Of course there were people on the street trying to get people to come into various buildings "for free," but of course once inside they'll want you to spend lots of money on drinks and women. I didn't take a picture of the other sign on this place, this one was interesting enough. Needless to say, we didn't go in:

Then we went for more food, then on the plane home. It was a very fun trip, and the very best thing about it was all we had to pay was airfare, and food while sightseeing. Everything else, the lodging, the classes, the food, was all paid for by Shell. They didn't even have a guarantee that any of us will ever work for them.
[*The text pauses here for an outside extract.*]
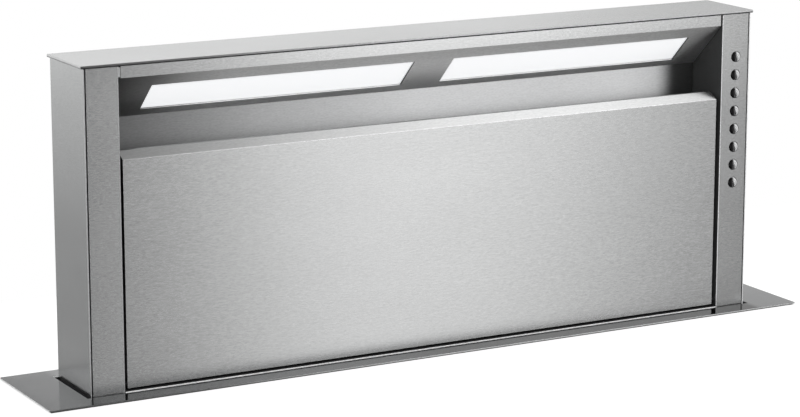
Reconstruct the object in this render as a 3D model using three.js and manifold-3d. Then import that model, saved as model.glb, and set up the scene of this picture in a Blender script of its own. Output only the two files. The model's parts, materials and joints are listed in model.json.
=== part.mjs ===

This was a major investment in future engineers and geologists with no guaranteed payoff that Shell does every year, because engineers and geologists make lots of money for oil companies, and therefore get paid a lot. This was one of the most fun vacations I've ever had; the only downside was that Kate couldn't come. At least she was able to enjoy the pictures I brought home....

3 comments:

The Hatter said...

My birthday is coming up in a little over four months, just so you know I do not have any jade phalluses er... phalli. I'm reluctant to admit I do not know the true plural form of the decorative genitalia. Thanks so much for sharing your New Orleans exploits!

Jennifer Matthews said...

really interesting and glad i wasn't that girl that nearly caught on fire. that was insane in the membrane.

classy t-shirts. i'd say kate would like one as a souvenir! or maybe she'd punch you for that. not sure which!

Scott said...

Great post, Dan. Thanks for the update and great photos. I still can't stop laughing at the engineer student who couldn't get over the "3 geologists with 5 different opinions." I think that is hilarious! Good luck mud-logging where ever the heck you are.